胡歌:我覺得公益不是一個短跑項目,不是說參與一次,奉獻了力量,就可以了,不是這樣的。公益是一場馬拉松。有很多的志愿者開始是懷著到野外露營、近距離觀測野生動物,類似這樣的期盼去的。到了那里以后,發現每天做的都是特別瑣碎的事兒,掃地、擦桌子、接待游客、維護保護站日常的運營。對于大部分志愿者來說,他們做的事情就是這么瑣碎,但是只要去到那里,就是偉大。去到那里的所有的志愿者都是不平凡的。
《中華兒女》:你曾經在微博上寫,如果我能夠變成我想象中的自己,不辱上天的使命,讓重燃的生命之火發揮更大的光和熱,我愿意放下眼前的所有。想象中的自己是什么樣的?
胡歌:不虛度光陰,對得起自己曾經受過的挫折,這是我當時寫這句話的初衷,因為有一段時間我總覺得浪費了好多時間,挺對不起過去的自己。我老覺得我運氣比別人好,我不能總是享受,我也得懂得感恩。不浪費光陰,至少得對得起我的好運氣,
《中華兒女》:對很多年輕人來說,你一直是陽光偶像,向大家傳遞正能量。但也有很多人說你是“孤獨”的,你認為自己的性格是什么樣的?

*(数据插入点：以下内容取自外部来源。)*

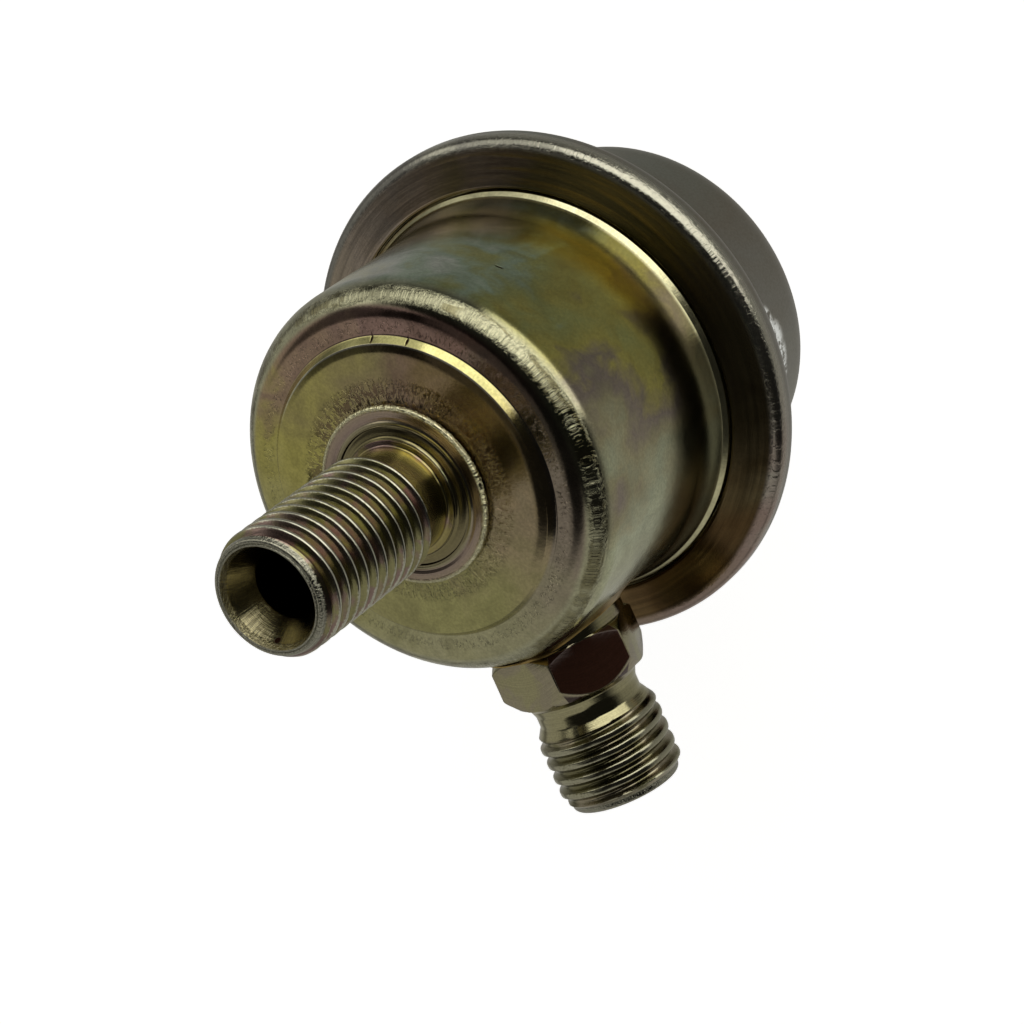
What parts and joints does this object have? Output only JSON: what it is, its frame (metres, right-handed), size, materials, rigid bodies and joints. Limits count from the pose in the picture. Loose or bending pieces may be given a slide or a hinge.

胡歌:孤獨和陽光不矛盾啊。孤獨對我來說是自由。享受孤獨的人才懂得自由,當然有些人可能對于自由的理解不一樣,但是對我來說,我不覺得孤獨是不好的,更多的是在享受著。孤獨和孤僻是兩個概念。
《中華兒女》:你剛剛度過37歲的生日,回望來時路,對過去的胡歌有什么想說的?對未來的你又有什么樣的期許?
胡歌:對過去我還是要說一聲“抱歉”,因為許了很多愿望,基本上都沒實現。對未來的我,就想說“拜托了”。
《中華兒女》:一路走來,最想感謝的人是誰?
胡歌:我的媽媽。她是一個很平凡的普通人,但是我覺得她的內心很強大,很樂觀。她很少說教,更多的是影響。我的性格中的很多部分,比如積極的陽光的心態,或者說為人處事的方式也好,都是她帶給我的。
《中華兒女》:不工作的時候,你有什么愛好?
胡歌:我喜歡拍照,拍人文、紀實的多一些,人像的比較少。好的人像攝影師,在拍攝過程中,要會跟被拍攝者交流,讓他放松,但我拍照不怎么說話,所以我最喜歡的就是拿一個三五的定焦鏡,到街上去拍。
《中華兒女》:最近在看什么書?
胡歌:一本是休斯頓·史密斯的《人的宗教》,一本是村上春樹的《與小澤征爾共度的午后音樂時光》,我對古典音樂之前接觸得比較少,他們倆聊古典音樂,很多曲子我都沒聽過,但是我覺得他們兩個人跨界的這種聊天很有意思,而且讓我看到一個生活狀態里面真實的村上春樹和小澤征爾。
《中華兒女》:作為藝人,你覺得跟粉絲之間理想的關系應該是什么樣的?
胡歌:我覺得現在的關系就挺理想的。我的粉絲都挺好的,經常受到活動方的表揚,很有禮貌,也很有秩序。我們的關系,大家就像不太見面的朋友。
《中華兒女》:對數目龐大的“胡椒”,有什么勉勵的話嗎?
胡歌:珍惜現在的美好時代,不要有太多的埋怨,不要讓自己每天都埋在負面的情緒,要相信陽光總是會升起的。